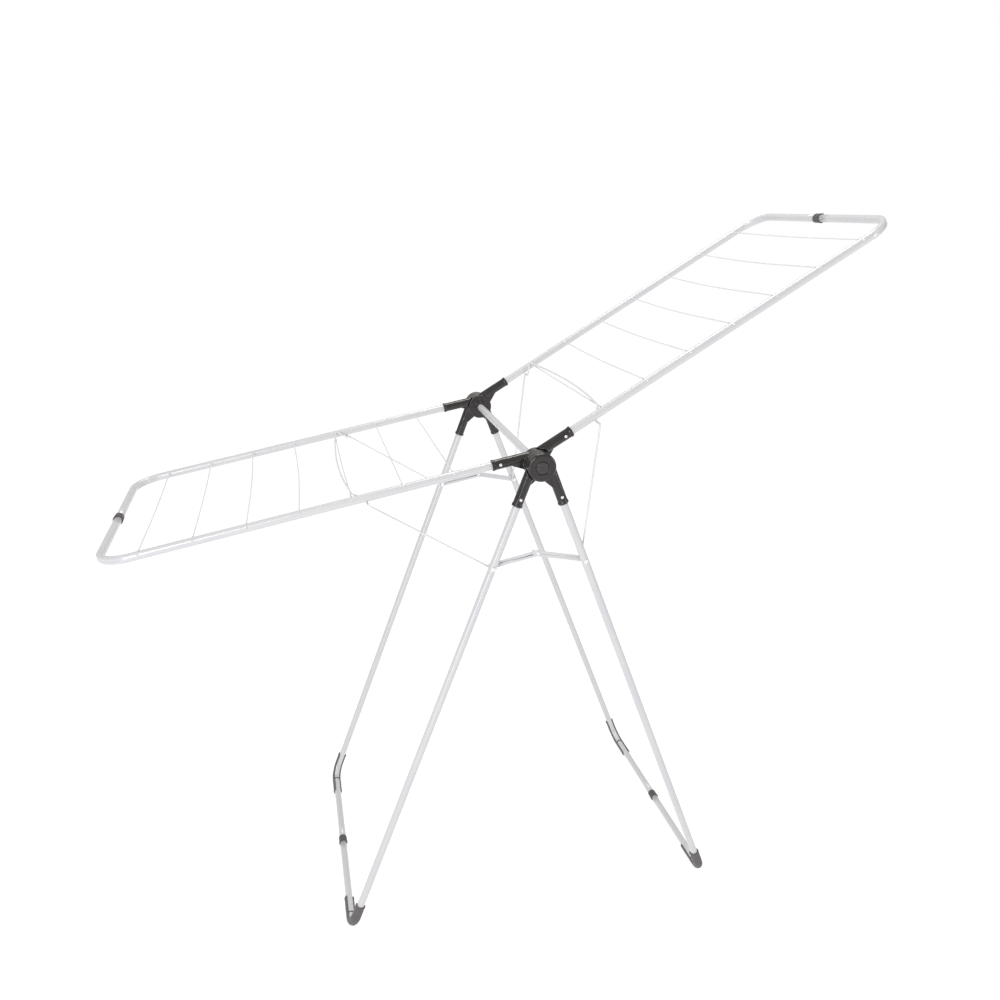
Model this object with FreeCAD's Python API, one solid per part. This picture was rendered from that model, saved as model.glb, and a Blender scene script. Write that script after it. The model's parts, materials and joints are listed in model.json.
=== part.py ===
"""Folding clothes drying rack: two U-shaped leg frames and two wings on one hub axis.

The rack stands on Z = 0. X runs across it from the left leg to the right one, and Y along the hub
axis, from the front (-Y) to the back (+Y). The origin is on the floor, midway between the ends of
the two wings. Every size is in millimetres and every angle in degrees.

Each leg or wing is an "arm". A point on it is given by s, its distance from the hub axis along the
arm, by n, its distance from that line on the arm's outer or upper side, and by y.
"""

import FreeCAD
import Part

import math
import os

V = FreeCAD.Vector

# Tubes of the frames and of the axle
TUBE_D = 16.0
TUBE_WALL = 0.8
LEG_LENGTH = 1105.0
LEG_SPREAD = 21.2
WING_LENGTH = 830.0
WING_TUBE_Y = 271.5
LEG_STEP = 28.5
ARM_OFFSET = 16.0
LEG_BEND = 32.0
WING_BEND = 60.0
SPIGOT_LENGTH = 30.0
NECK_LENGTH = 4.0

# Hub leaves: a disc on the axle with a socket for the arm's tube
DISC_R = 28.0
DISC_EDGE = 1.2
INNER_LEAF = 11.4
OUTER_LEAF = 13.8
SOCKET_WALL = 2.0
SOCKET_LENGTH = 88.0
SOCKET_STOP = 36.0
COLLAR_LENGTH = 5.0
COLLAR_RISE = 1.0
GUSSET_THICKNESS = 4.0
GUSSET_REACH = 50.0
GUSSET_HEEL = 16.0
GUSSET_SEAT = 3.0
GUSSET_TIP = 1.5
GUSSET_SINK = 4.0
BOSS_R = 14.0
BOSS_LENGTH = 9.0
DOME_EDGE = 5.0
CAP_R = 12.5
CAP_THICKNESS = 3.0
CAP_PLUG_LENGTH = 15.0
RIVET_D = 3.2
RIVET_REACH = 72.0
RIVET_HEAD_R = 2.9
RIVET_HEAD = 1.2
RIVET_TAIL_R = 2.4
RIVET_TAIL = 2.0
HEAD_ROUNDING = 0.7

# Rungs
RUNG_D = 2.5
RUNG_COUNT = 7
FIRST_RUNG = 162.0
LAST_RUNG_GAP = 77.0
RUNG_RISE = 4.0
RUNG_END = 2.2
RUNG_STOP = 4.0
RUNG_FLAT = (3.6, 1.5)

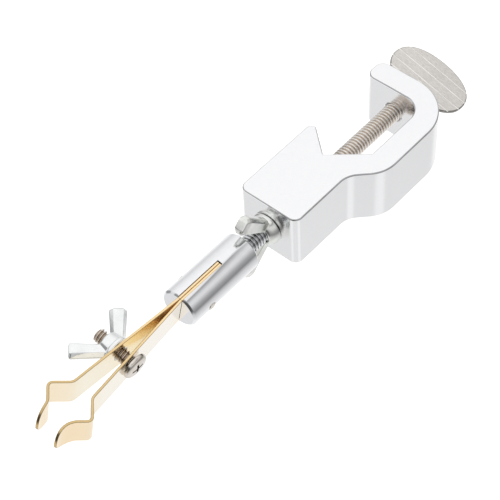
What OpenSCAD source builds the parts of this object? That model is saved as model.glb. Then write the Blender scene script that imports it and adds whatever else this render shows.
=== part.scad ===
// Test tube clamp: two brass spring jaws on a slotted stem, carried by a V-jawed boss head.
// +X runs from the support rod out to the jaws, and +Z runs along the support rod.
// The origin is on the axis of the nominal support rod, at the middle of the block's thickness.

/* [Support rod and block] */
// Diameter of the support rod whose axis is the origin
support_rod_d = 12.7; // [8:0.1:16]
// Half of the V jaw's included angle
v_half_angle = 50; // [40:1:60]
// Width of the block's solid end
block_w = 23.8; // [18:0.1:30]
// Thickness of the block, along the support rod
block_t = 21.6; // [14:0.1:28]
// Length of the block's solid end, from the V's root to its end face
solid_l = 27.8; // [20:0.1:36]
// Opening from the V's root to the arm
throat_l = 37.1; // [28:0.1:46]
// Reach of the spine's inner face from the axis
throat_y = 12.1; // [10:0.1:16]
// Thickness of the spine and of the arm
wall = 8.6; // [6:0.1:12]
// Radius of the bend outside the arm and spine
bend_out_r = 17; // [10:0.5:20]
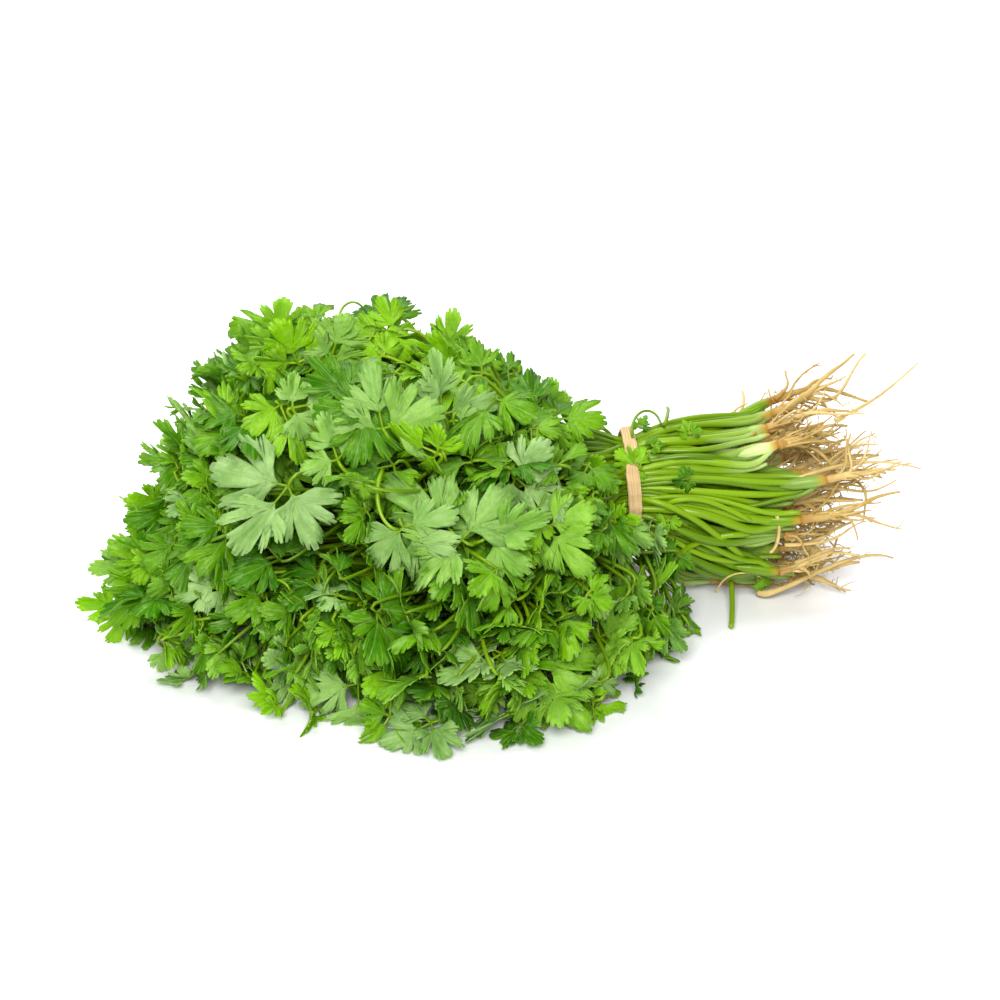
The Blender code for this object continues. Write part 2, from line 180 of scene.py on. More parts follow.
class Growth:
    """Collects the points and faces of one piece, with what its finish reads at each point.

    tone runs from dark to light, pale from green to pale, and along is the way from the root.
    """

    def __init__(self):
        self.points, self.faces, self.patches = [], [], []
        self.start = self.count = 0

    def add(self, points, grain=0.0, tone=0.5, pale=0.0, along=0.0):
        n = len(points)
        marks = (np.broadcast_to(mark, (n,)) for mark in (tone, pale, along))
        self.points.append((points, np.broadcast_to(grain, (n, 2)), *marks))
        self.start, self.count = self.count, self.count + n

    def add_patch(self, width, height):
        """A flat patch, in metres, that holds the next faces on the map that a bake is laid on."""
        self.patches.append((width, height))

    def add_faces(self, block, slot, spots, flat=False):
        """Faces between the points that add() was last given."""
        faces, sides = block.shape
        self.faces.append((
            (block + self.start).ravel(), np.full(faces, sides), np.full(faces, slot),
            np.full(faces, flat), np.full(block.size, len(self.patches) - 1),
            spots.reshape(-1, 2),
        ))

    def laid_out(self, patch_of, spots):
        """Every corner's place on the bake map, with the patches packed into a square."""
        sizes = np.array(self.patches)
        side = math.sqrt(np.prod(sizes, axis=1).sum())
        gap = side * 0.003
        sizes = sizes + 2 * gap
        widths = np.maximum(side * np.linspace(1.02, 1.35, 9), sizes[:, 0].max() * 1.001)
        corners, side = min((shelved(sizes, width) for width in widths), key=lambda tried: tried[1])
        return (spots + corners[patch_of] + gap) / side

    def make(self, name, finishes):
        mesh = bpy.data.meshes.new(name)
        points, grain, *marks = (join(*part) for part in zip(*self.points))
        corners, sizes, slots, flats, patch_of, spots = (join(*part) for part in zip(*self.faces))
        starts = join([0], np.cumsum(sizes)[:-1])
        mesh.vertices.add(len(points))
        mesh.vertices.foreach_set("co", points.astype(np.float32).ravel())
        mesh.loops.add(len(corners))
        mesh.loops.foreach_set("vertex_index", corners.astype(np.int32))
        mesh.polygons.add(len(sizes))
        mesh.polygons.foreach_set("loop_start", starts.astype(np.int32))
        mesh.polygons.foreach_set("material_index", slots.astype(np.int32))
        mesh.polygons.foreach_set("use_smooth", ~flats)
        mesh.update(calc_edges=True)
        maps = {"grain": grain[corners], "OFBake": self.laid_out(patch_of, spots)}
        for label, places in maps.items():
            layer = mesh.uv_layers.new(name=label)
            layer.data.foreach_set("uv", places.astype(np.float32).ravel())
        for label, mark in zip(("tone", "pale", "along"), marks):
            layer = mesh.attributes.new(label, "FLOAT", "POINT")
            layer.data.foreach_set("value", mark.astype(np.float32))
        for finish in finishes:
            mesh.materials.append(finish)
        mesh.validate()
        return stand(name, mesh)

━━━

▸ **Problem requirements**
Quote the whole listing above, leaving nothing out.

▸ **Exercise solution**
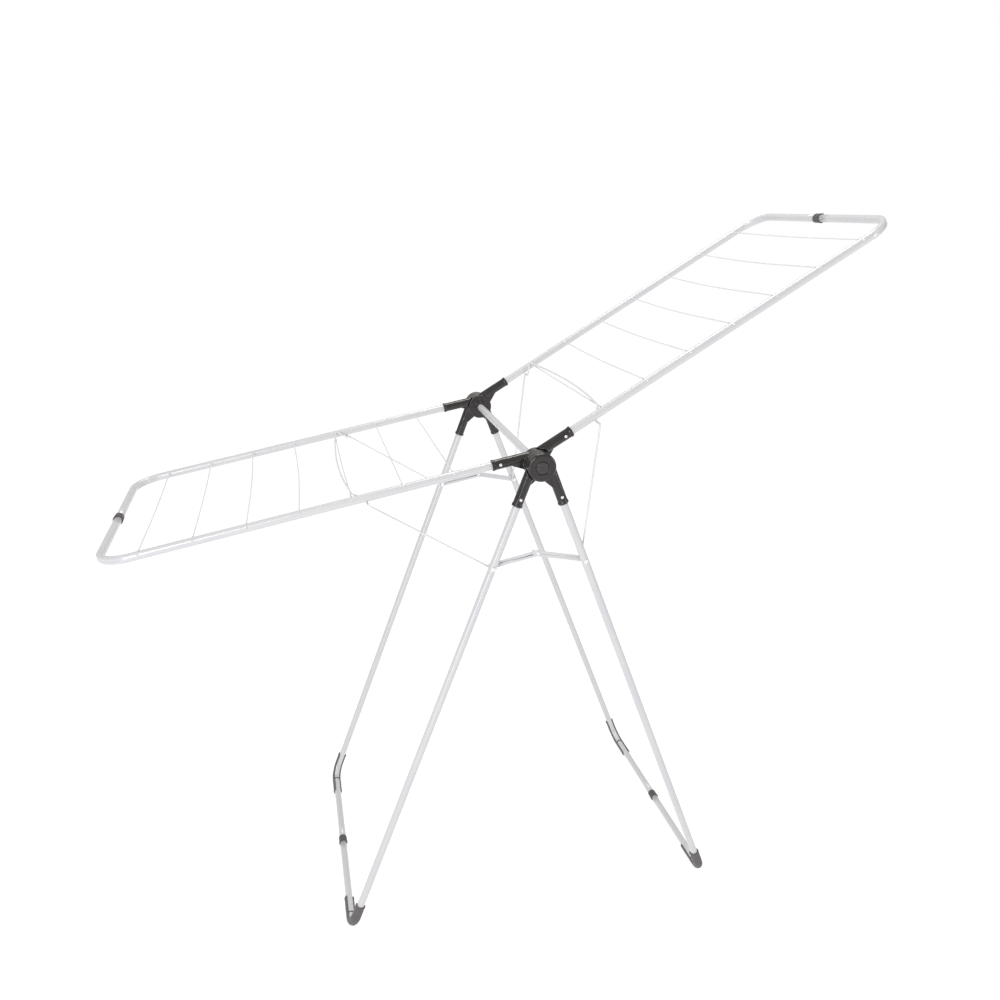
Model this object with FreeCAD's Python API, one solid per part. This picture was rendered from that model, saved as model.glb, and a Blender scene script. Write that script after it. The model's parts, materials and joints are listed in model.json.
=== part.py ===
"""Folding clothes drying rack: two U-shaped leg frames and two wings on one hub axis.

The rack stands on Z = 0. X runs across it from the left leg to the right one, and Y along the hub
axis, from the front (-Y) to the back (+Y). The origin is on the floor, midway between the ends of
the two wings. Every size is in millimetres and every angle in degrees.

Each leg or wing is an "arm". A point on it is given by s, its distance from the hub axis along the
arm, by n, its distance from that line on the arm's outer or upper side, and by y.
"""

import FreeCAD
import Part

import math
import os

V = FreeCAD.Vector

# Tubes of the frames and of the axle
TUBE_D = 16.0
TUBE_WALL = 0.8
LEG_LENGTH = 1105.0
LEG_SPREAD = 21.2
WING_LENGTH = 830.0
WING_TUBE_Y = 271.5
LEG_STEP = 28.5
ARM_OFFSET = 16.0
LEG_BEND = 32.0
WING_BEND = 60.0
SPIGOT_LENGTH = 30.0
NECK_LENGTH = 4.0

# Hub leaves: a disc on the axle with a socket for the arm's tube
DISC_R = 28.0
DISC_EDGE = 1.2
INNER_LEAF = 11.4
OUTER_LEAF = 13.8
SOCKET_WALL = 2.0
SOCKET_LENGTH = 88.0
SOCKET_STOP = 36.0
COLLAR_LENGTH = 5.0
COLLAR_RISE = 1.0
GUSSET_THICKNESS = 4.0
GUSSET_REACH = 50.0
GUSSET_HEEL = 16.0
GUSSET_SEAT = 3.0
GUSSET_TIP = 1.5
GUSSET_SINK = 4.0
BOSS_R = 14.0
BOSS_LENGTH = 9.0
DOME_EDGE = 5.0
CAP_R = 12.5
CAP_THICKNESS = 3.0
CAP_PLUG_LENGTH = 15.0
RIVET_D = 3.2
RIVET_REACH = 72.0
RIVET_HEAD_R = 2.9
RIVET_HEAD = 1.2
RIVET_TAIL_R = 2.4
RIVET_TAIL = 2.0
HEAD_ROUNDING = 0.7

# Rungs
RUNG_D = 2.5
RUNG_COUNT = 7
FIRST_RUNG = 162.0
LAST_RUNG_GAP = 77.0
RUNG_RISE = 4.0
RUNG_END = 2.2
RUNG_STOP = 4.0
RUNG_FLAT = (3.6, 1.5)

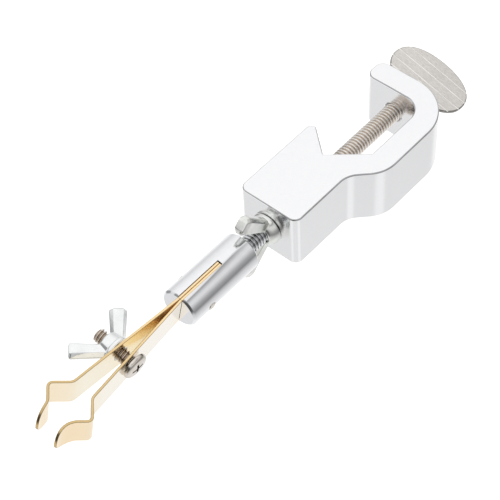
What OpenSCAD source builds the parts of this object? That model is saved as model.glb. Then write the Blender scene script that imports it and adds whatever else this render shows.
=== part.scad ===
// Test tube clamp: two brass spring jaws on a slotted stem, carried by a V-jawed boss head.
// +X runs from the support rod out to the jaws, and +Z runs along the support rod.
// The origin is on the axis of the nominal support rod, at the middle of the block's thickness.

/* [Support rod and block] */
// Diameter of the support rod whose axis is the origin
support_rod_d = 12.7; // [8:0.1:16]
// Half of the V jaw's included angle
v_half_angle = 50; // [40:1:60]
// Width of the block's solid end
block_w = 23.8; // [18:0.1:30]
// Thickness of the block, along the support rod
block_t = 21.6; // [14:0.1:28]
// Length of the block's solid end, from the V's root to its end face
solid_l = 27.8; // [20:0.1:36]
// Opening from the V's root to the arm
throat_l = 37.1; // [28:0.1:46]
// Reach of the spine's inner face from the axis
throat_y = 12.1; // [10:0.1:16]
// Thickness of the spine and of the arm
wall = 8.6; // [6:0.1:12]
// Radius of the bend outside the arm and spine
bend_out_r = 17; // [10:0.5:20]
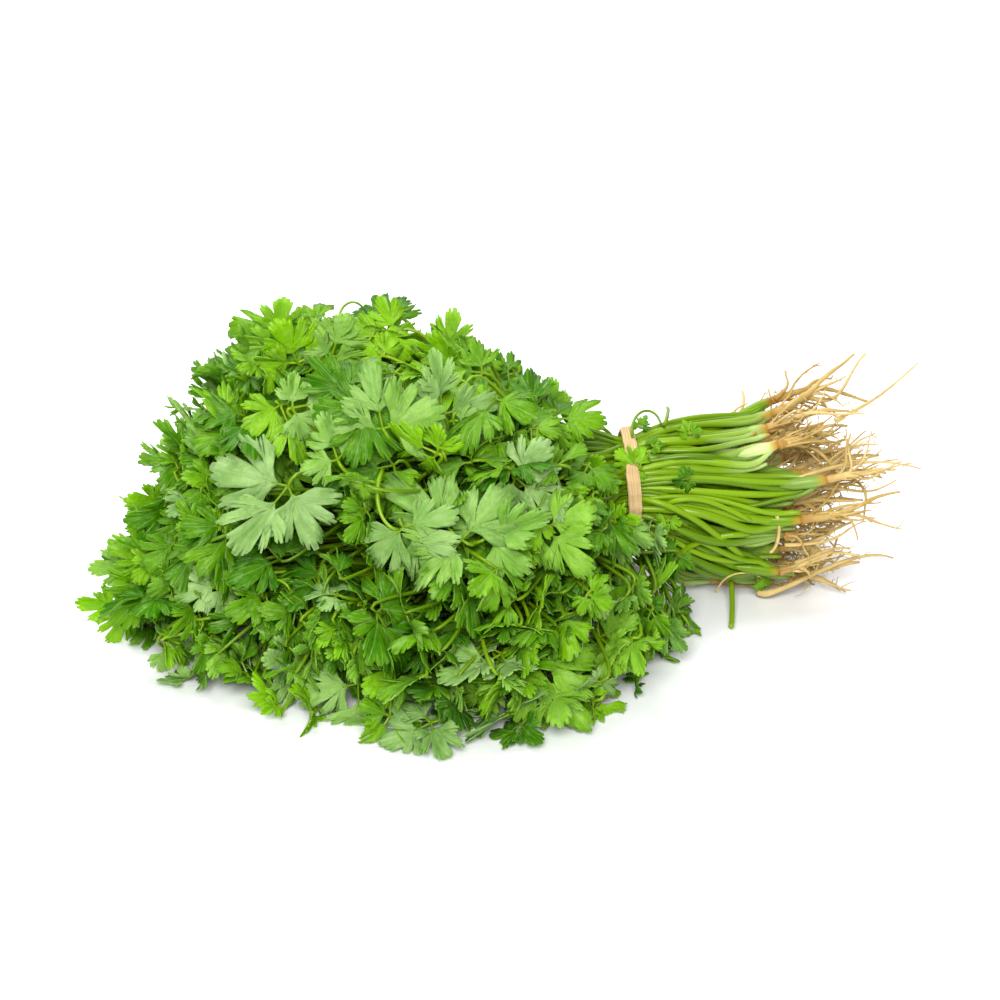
The Blender code for this object continues. Write part 2, from line 180 of scene.py on. More parts follow.
class Growth:
    """Collects the points and faces of one piece, with what its finish reads at each point.

    tone runs from dark to light, pale from green to pale, and along is the way from the root.
    """

    def __init__(self):
        self.points, self.faces, self.patches = [], [], []
        self.start = self.count = 0

    def add(self, points, grain=0.0, tone=0.5, pale=0.0, along=0.0):
        n = len(points)
        marks = (np.broadcast_to(mark, (n,)) for mark in (tone, pale, along))
        self.points.append((points, np.broadcast_to(grain, (n, 2)), *marks))
        self.start, self.count = self.count, self.count + n

    def add_patch(self, width, height):
        """A flat patch, in metres, that holds the next faces on the map that a bake is laid on."""
        self.patches.append((width, height))

    def add_faces(self, block, slot, spots, flat=False):
        """Faces between the points that add() was last given."""
        faces, sides = block.shape
        self.faces.append((
            (block + self.start).ravel(), np.full(faces, sides), np.full(faces, slot),
            np.full(faces, flat), np.full(block.size, len(self.patches) - 1),
            spots.reshape(-1, 2),
        ))

    def laid_out(self, patch_of, spots):
        """Every corner's place on the bake map, with the patches packed into a square."""
        sizes = np.array(self.patches)
        side = math.sqrt(np.prod(sizes, axis=1).sum())
        gap = side * 0.003
        sizes = sizes + 2 * gap
        widths = np.maximum(side * np.linspace(1.02, 1.35, 9), sizes[:, 0].max() * 1.001)
        corners, side = min((shelved(sizes, width) for width in widths), key=lambda tried: tried[1])
        return (spots + corners[patch_of] + gap) / side

    def make(self, name, finishes):
        mesh = bpy.data.meshes.new(name)
        points, grain, *marks = (join(*part) for part in zip(*self.points))
        corners, sizes, slots, flats, patch_of, spots = (join(*part) for part in zip(*self.faces))
        starts = join([0], np.cumsum(sizes)[:-1])
        mesh.vertices.add(len(points))
        mesh.vertices.foreach_set("co", points.astype(np.float32).ravel())
        mesh.loops.add(len(corners))
        mesh.loops.foreach_set("vertex_index", corners.astype(np.int32))
        mesh.polygons.add(len(sizes))
        mesh.polygons.foreach_set("loop_start", starts.astype(np.int32))
        mesh.polygons.foreach_set("material_index", slots.astype(np.int32))
        mesh.polygons.foreach_set("use_smooth", ~flats)
        mesh.update(calc_edges=True)
        maps = {"grain": grain[corners], "OFBake": self.laid_out(patch_of, spots)}
        for label, places in maps.items():
            layer = mesh.uv_layers.new(name=label)
            layer.data.foreach_set("uv", places.astype(np.float32).ravel())
        for label, mark in zip(("tone", "pale", "along"), marks):
            layer = mesh.attributes.new(label, "FLOAT", "POINT")
            layer.data.foreach_set("value", mark.astype(np.float32))
        for finish in finishes:
            mesh.materials.append(finish)
        mesh.validate()
        return stand(name, mesh)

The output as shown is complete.